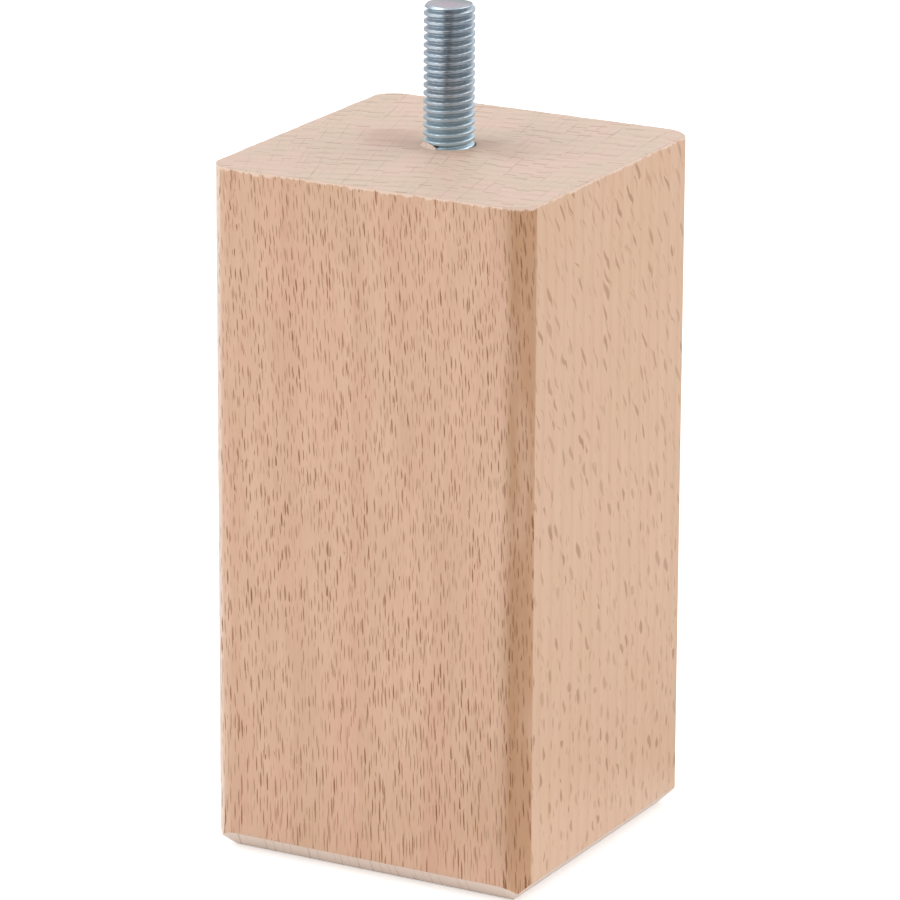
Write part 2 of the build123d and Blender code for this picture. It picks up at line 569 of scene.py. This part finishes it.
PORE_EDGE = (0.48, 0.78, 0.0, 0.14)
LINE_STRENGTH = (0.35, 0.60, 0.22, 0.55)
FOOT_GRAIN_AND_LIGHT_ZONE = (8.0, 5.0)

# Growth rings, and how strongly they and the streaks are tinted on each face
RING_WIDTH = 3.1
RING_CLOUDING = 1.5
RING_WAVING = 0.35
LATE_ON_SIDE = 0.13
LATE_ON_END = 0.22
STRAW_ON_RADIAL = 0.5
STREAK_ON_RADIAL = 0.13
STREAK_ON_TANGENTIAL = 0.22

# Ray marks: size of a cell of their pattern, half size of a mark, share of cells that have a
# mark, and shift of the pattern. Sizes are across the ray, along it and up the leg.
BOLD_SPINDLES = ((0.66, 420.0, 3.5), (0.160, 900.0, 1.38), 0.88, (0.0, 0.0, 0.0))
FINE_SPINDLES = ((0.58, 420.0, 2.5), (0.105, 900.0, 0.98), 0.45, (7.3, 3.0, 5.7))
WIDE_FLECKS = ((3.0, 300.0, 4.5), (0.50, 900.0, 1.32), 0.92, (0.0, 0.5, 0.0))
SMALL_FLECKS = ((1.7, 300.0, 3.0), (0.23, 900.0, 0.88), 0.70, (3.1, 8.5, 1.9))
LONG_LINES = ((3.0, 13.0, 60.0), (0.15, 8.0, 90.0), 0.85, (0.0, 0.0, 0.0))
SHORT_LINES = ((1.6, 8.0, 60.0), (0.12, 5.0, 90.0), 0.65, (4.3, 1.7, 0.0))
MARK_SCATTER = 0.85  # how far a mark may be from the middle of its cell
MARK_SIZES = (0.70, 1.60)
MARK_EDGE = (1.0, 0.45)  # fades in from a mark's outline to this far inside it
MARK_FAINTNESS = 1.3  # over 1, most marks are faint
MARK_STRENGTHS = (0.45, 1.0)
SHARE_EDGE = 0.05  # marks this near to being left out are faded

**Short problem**
From the preceding material, extract every line exactly.

**Output for this task**
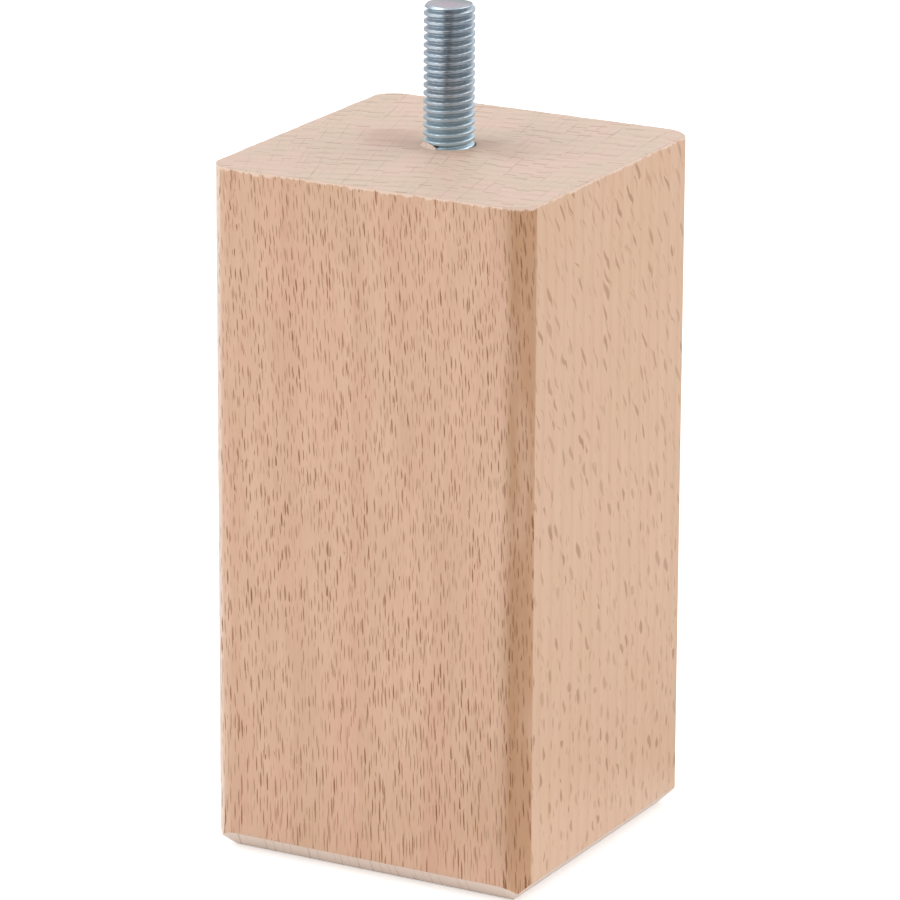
Write part 2 of the build123d and Blender code for this picture. It picks up at line 569 of scene.py. This part finishes it.
PORE_EDGE = (0.48, 0.78, 0.0, 0.14)
LINE_STRENGTH = (0.35, 0.60, 0.22, 0.55)
FOOT_GRAIN_AND_LIGHT_ZONE = (8.0, 5.0)

# Growth rings, and how strongly they and the streaks are tinted on each face
RING_WIDTH = 3.1
RING_CLOUDING = 1.5
RING_WAVING = 0.35
LATE_ON_SIDE = 0.13
LATE_ON_END = 0.22
STRAW_ON_RADIAL = 0.5
STREAK_ON_RADIAL = 0.13
STREAK_ON_TANGENTIAL = 0.22

# Ray marks: size of a cell of their pattern, half size of a mark, share of cells that have a
# mark, and shift of the pattern. Sizes are across the ray, along it and up the leg.
BOLD_SPINDLES = ((0.66, 420.0, 3.5), (0.160, 900.0, 1.38), 0.88, (0.0, 0.0, 0.0))
FINE_SPINDLES = ((0.58, 420.0, 2.5), (0.105, 900.0, 0.98), 0.45, (7.3, 3.0, 5.7))
WIDE_FLECKS = ((3.0, 300.0, 4.5), (0.50, 900.0, 1.32), 0.92, (0.0, 0.5, 0.0))
SMALL_FLECKS = ((1.7, 300.0, 3.0), (0.23, 900.0, 0.88), 0.70, (3.1, 8.5, 1.9))
LONG_LINES = ((3.0, 13.0, 60.0), (0.15, 8.0, 90.0), 0.85, (0.0, 0.0, 0.0))
SHORT_LINES = ((1.6, 8.0, 60.0), (0.12, 5.0, 90.0), 0.65, (4.3, 1.7, 0.0))
MARK_SCATTER = 0.85  # how far a mark may be from the middle of its cell
MARK_SIZES = (0.70, 1.60)
MARK_EDGE = (1.0, 0.45)  # fades in from a mark's outline to this far inside it
MARK_FAINTNESS = 1.3  # over 1, most marks are faint
MARK_STRENGTHS = (0.45, 1.0)
SHARE_EDGE = 0.05  # marks this near to being left out are faded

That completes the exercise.